Например, в вопросе об установлении «социальной гармонии» между отдельными странами, в результате моих возражений, была принята более гибкая редакция текста, все же не внесшая большей ясности; и я не могу не скрыть своего беспокойства по поводу того, что официальным признанием этого понятия получил свою легализацию и легитимацию весьма опасный принцип.

Я совсем не против того, чтобы каждое государство до­билось оптимальных успехов в области социальной политики соразмерно своей производительности. Но как выглядит дело на практике? Тенденции к развитию инфляции в ряде госу­дарств (при неизменно твердых курсах обмена валюты!) не в последнюю очередь являются последствием того, что меры социальной политики оказались не под силу народному хо­зяйству отдельных стран. Попытка подогнать социально-политические условия одной страны к существующим в другой стране осуществима всегда только в одном направлении - вверх, к улучшению этих условий, но никогда не вниз. След­ствием этого является то, что и такие страны, которые смог­ли сохранить в своем народном хозяйстве внутреннее равно­весие, либо вынуждаются также к следованию тому же па­губному пути, либо должны расплачиваться за чужую вину, испытывая на себе результаты применения их партнерами защитных оговорок.

Не должно быть возврата к идеологии «больших зон» в торговле

Общий рынок шести держав должен по отношению к другим большим рынкам или зонам проводить недвусмы­сленным образом либеральную торговую политику, иначе нам грозит возможность возвращения к идеологическим представлениям столь несчастного прошлого, а именно к разделению мира на «большие зоны», в которых господст­вует дух экономически-регионального эгоизма, и которые могут вызвать, даже в рамках свободного мира, обострение противоречий. Тот, кто понимает происходящее, не смеет молчать, когда он замечает такие опасности, и он не может также успокоить себя политическим аргументом, что все в конце концов хорошо кончится, если только будет создана форма, которая принудительным образом заставит объеди­ниться всех участников. Ничто так сильно не проявляло себя за последние 30 или 40 лет, как дух национального эгоизма и протекционизма, и я сожалею, что этому злому духу не был дан более решительный отпор. К тому, как будет оформлено будущее европейское сотрудничество, сводится, таким образом, моя третья забота.

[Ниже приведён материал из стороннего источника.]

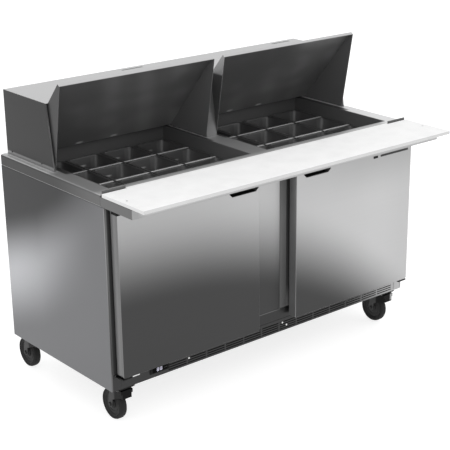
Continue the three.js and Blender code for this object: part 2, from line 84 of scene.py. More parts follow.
class Paint:
    """A material being made: wraps its node tree so that a formula reads as one."""

    def __init__(self, name):
        self.material = bpy.data.materials.new(name)
        self.material.use_nodes = True
        self.tree = self.material.node_tree
        self.shader = self.tree.nodes["Principled BSDF"]
        self.coords = self.tree.nodes.new("ShaderNodeTexCoord")

    def link(self, source, target):
        """Feeds an input with a number or with another node's output."""
        if isinstance(source, (int, float)):
            target.default_value = source
        else:
            self.tree.links.new(source, target)

    def math(self, operation, a, b=0.0):
        node = self.tree.nodes.new("ShaderNodeMath")
        node.operation = operation
        self.link(a, node.inputs[0])
        self.link(b, node.inputs[1])
        return node.outputs[0]

    def plus(self, a, b):
        return self.math("ADD", a, b)

    def minus(self, a, b):
        return self.math("SUBTRACT", a, b)

    def times(self, a, b):
        return self.math("MULTIPLY", a, b)

    def distance(self, a, b):
        return self.math("ABSOLUTE", self.minus(a, b))

    def axes(self, source="Object"):
        node = self.tree.nodes.new("ShaderNodeSeparateXYZ")
        self.tree.links.new(self.coords.outputs[source], node.inputs[0])
        return node.outputs

    def smooth(self, value, low, high):
        """0 up to low, 1 from high on, and a soft step between."""
        node = self.tree.nodes.new("ShaderNodeMapRange")
        node.interpolation_type = "SMOOTHSTEP"
        self.link(value, node.inputs["Value"])
        node.inputs["From Min"].default_value = low
        node.inputs["From Max"].default_value = high
        return node.outputs[0]

    def fade(self, value, low, high):
        """1 up to low, 0 from high on."""
        return self.minus(1.0, self.smooth(value, low, high))

    def blend(self, amount, a, b):
        """a where amount is 0, b where it is 1."""
        rest = self.minus(1.0, amount)
        return self.plus(self.times(a, rest), self.times(b, amount))

    def noise(self, stretch, detail=3.0, roughness=0.55):
        mapping = self.tree.nodes.new("ShaderNodeMapping")
        mapping.inputs["Scale"].default_value = stretch
        self.tree.links.new(self.coords.outputs["Object"], mapping.inputs[0])
        node = self.tree.nodes.new("ShaderNodeTexNoise")
        node.inputs["Scale"].default_value = 1.0
        node.inputs["Detail"].default_value = detail
        node.inputs["Roughness"].default_value = roughness
        self.tree.links.new(mapping.outputs[0], node.inputs["Vector"])
        return node.outputs[0]

    def colour(self, tone, tint=(1.0, 1.0, 1.0)):
        node = self.tree.nodes.new("ShaderNodeCombineColor")
        for i, part in enumerate(tint):
            self.link(self.times(tone, part), node.inputs[i])
        self.tree.links.new(node.outputs[0], self.shader.inputs["Base Color"])

    def roughness(self, value):
        self.link(value, self.shader.inputs["Roughness"])

    def bump(self, height, strength):
        node = self.tree.nodes.new("ShaderNodeBump")
        node.inputs["Strength"].default_value = strength
        node.inputs["Distance"].default_value = BUMP_DEPTH
        self.tree.links.new(height, node.inputs["Height"])
        self.tree.links.new(node.outputs[0], self.shader.inputs["Normal"])

    def metal(self, amount):
        self.link(amount, self.shader.inputs["Metallic"])


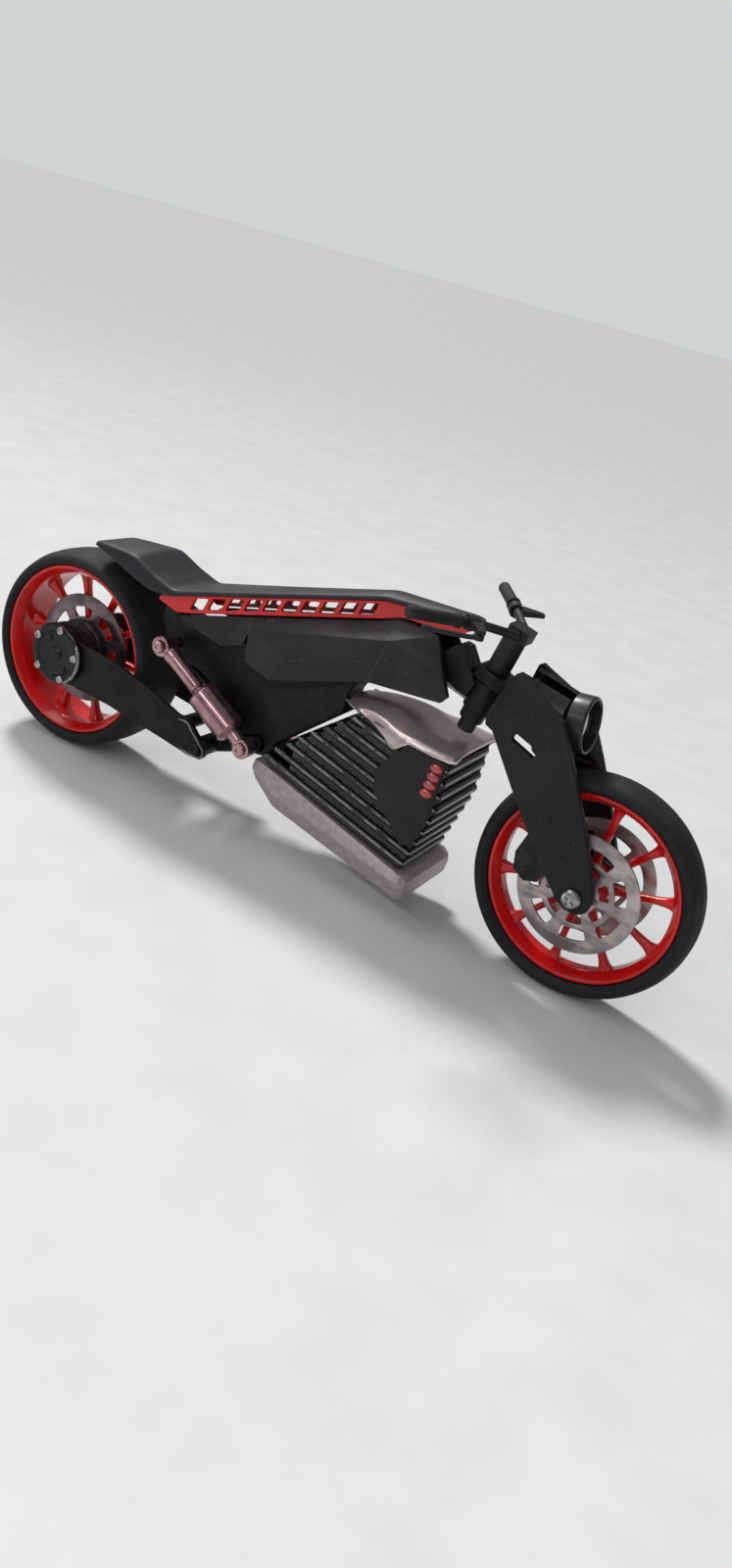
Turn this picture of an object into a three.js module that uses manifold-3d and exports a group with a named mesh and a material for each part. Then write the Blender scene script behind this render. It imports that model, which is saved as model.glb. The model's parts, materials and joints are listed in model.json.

Если в этой книге уже достаточно ясным образом было высказано мое убеждение в необходимости восстановления свободнообратимых валют, то следует здесь указать еще раз на непорядки, которые выявляются при отсутствии упоря­доченных взаимоотношений между странами. Было бы ил­люзией считать, что этот род свободы хозяйствования мог бы установиться автоматически, то есть сам по себе осу­ществиться; нет, для этого требуется проявление вполне соз­нательной воли и еще больше вполне целенаправленной внут­ригосударственной политики; и, прежде всего, надо покон­чить с пагубной установкой, будто допустимо, чтобы от­дельные страны проводили по своему усмотрению ту или иную экономическую или финансовую политику. Правда, в отдельных странах могут быть в этом отношении использо­ваны весьма различные способы и средства, а, может быть, последнее даже необходимо, но основное положение остается в силе - каждая страна ответственна за проведение полити­ки сохранения экономического равновесия.

Между тем, в наши дни иногда почти что начинает ка­заться, будто отдельные страны склонны верить в чудеса, по­лагая, что следует лишь отойти от основ хорошо налажен­ного порядка, чтобы открылись пути для достижения луч­ших результатов. Смятение умов довело даже до того, что политические представления идеологического характера вступают в конфликт с проникнутой чувством ответствен­ности экономической политикой, и в еще большей мере с выводами экономической науки, и что ложно истолкованные представления о государственном суверенитете и о примате политики во все возрастающей мере парализовали факторы порядка и стремление к упорядочению в экономике.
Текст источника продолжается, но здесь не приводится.